I’ve felt intense confusion on trying to social distance is public and judging if people are angry at me.
My 8 year old has really struggled. Nightmares are frequent. We were all unwell with a virus and he was terrified that we were all going to die. Some days are full of his angry tantrums or sobbing. It’s been incredibly difficult to support him to process everything. Heartbreaking.
I’m ok indoors but the thought of going outside makes me extremely anxious and angry and stressed. I also cry for no reason.
Yes I have become aware in others emotional and psychological distress. My neighbour can’t see her grand and great grand kids. My friend is isolated from her daughter. When people don’t stay away from others, I can see the anxiety. My friend is disabled and trying to decorate and sort out her house. She can’t have anyone to help her. So she gets overwhelmed and despondent. Her daughter is having a lot of mental and physical problems and due to travel restrictions she can’t see her. People have told me they are frightened. I think the ones who watch the news constantly are getting very stressed.

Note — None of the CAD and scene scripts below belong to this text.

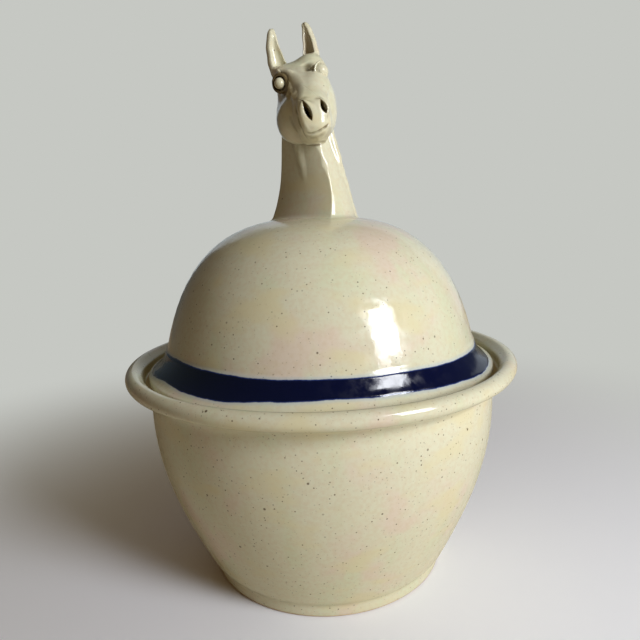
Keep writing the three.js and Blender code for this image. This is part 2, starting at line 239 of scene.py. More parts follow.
glaze = {
    "cream": shade(214, 211, 185), "pink": shade(217, 202, 183), "green": shade(210, 211, 181),
    "straw": shade(216, 206, 166), "clay": shade(205, 182, 146),
    "speck": shade(86, 66, 42), "paleSpeck": shade(152, 132, 98),
    "cobalt": shade(2, 4, 40), "wash": shade(34, 52, 108), "halo": shade(176, 190, 200),
    # a dark olive for pooled glaze and painted shade in grooves, and a near-black painted shadow for the
    # deepest holes
    "poolAndShade": shade(96, 78, 42), "hollow": shade(16, 10, 6), "shadeAndPoolReach": 1.3,
    "glossSize": 6, "roughness": (0.08, 0.24),
    "clayRoughness": 0.8, "ior": 1.5, "bumpStrength": 0.35, "bumpHeight": 0.4,
    "ripple": (7, 0.9), "tooth": (1.1, 0.1), "bandRelief": 0.25, "bandRagged": (2.4, 0.5),
    "clayRagged": (5, 0.8),
    # clouds where the glaze lies thick or thin: size in mm, stretch, detail, from, to, most, colour
    "clouds": ((38, (1, 1, 1), 3, 0.52, 0.68, 1, "pink"), (22.8, (1, 1, 0.35), 3, 0.5, 0.68, 1, "green"),
               (2.2, (1, 1, 1), 4, 0.35, 0.75, 0.3, "clay"), (30.4, (1, 1, 2), 2, 0.5, 0.7, 0.7, "straw")),
    # iron specks: cell, smallest and largest in mm, share of the cells, colour, faintest, strongest
    "specks": ((1.5, 0.12, 0.34, 0.7, "paleSpeck", 0.15, 0.5),
               (2.5, 0.16, 0.46, 0.9, "speck", 0.35, 0.95),
               (7.5, 0.42, 0.82, 0.6, "speck", 0.45, 0.95)),
    # darker in grooves and hollows, partly glaze gathered there and partly painted shade, with a
    # near-black painted shadow in the deepest holes: attribute, from, to, most, colour
    "poolsAndShade": (("pooledAndShaded", 0.05, 0.6, 0.95, "poolAndShade"), ("sunk", 0.3, 1.4, 0.85, "poolAndShade"),
              ("sunk", 1.2, 3.4, 1, "hollow")),
    # the band's coats by distance inside its painted edge in mm: from, to, most, colour
    "bandCoats": ((-2.6, 0.1, 0.6, "halo"), (-0.3, 0.2, 1, "wash"), (0, 0.8, 1, "cobalt")),
}


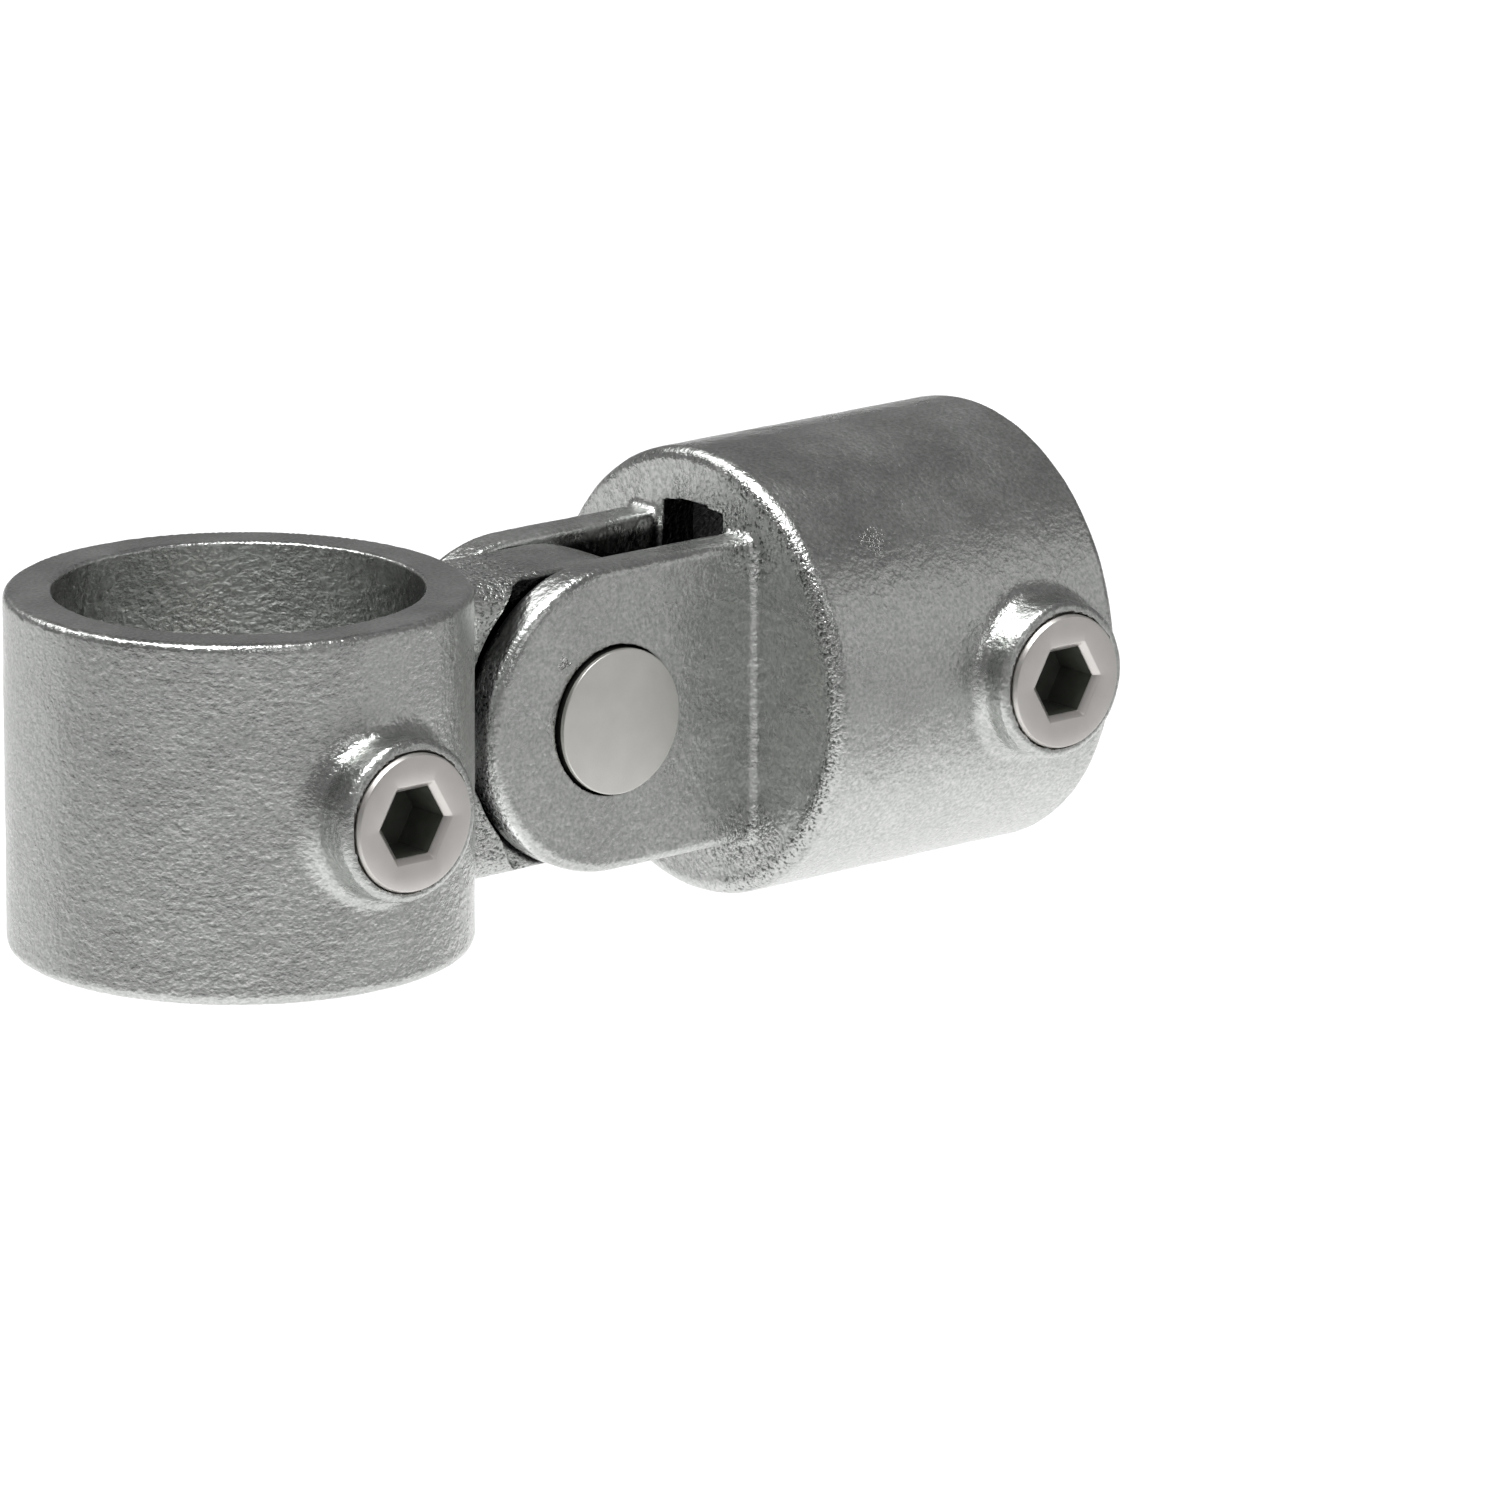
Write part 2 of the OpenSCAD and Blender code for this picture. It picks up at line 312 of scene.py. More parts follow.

Anxiety, increased fear of death of self and family. Fear over elderly father who lives nearly 200 miles away. Crying a lot more, hard to stop self crying. Irritability and boredom, lack of motivation.
My friend who is a NHS worker was very distressed at the beginning worry about family contracting the virus. My Dad who lives alone in small bedsit has been struggling, suddenly unable to do the things he used to, large parts of the days with no company.
I have felt sad and scared that the ‘normal’ way of life may never be the same again – this is what we are told on the news most days. I liked my old life.
All this calls for a community response around mental health and wellbeing, on a similar scale to the army of volunteers, businesses and organisations mobilised to provide practical support to those shielding or in self isolation, and the most vulnerable in our communities. There are local and national sources of support (see our Resources link below). Above all though we need to build a greater acceptance and understanding in the wider community around how to help and support others in emotional distress.
Huge thanks to all those who participated in our anonymous survey. Your words are powerful and will help others to understand they are not alone. Your ideas and reflections will help to shape how community support can be developed over the coming weeks and months.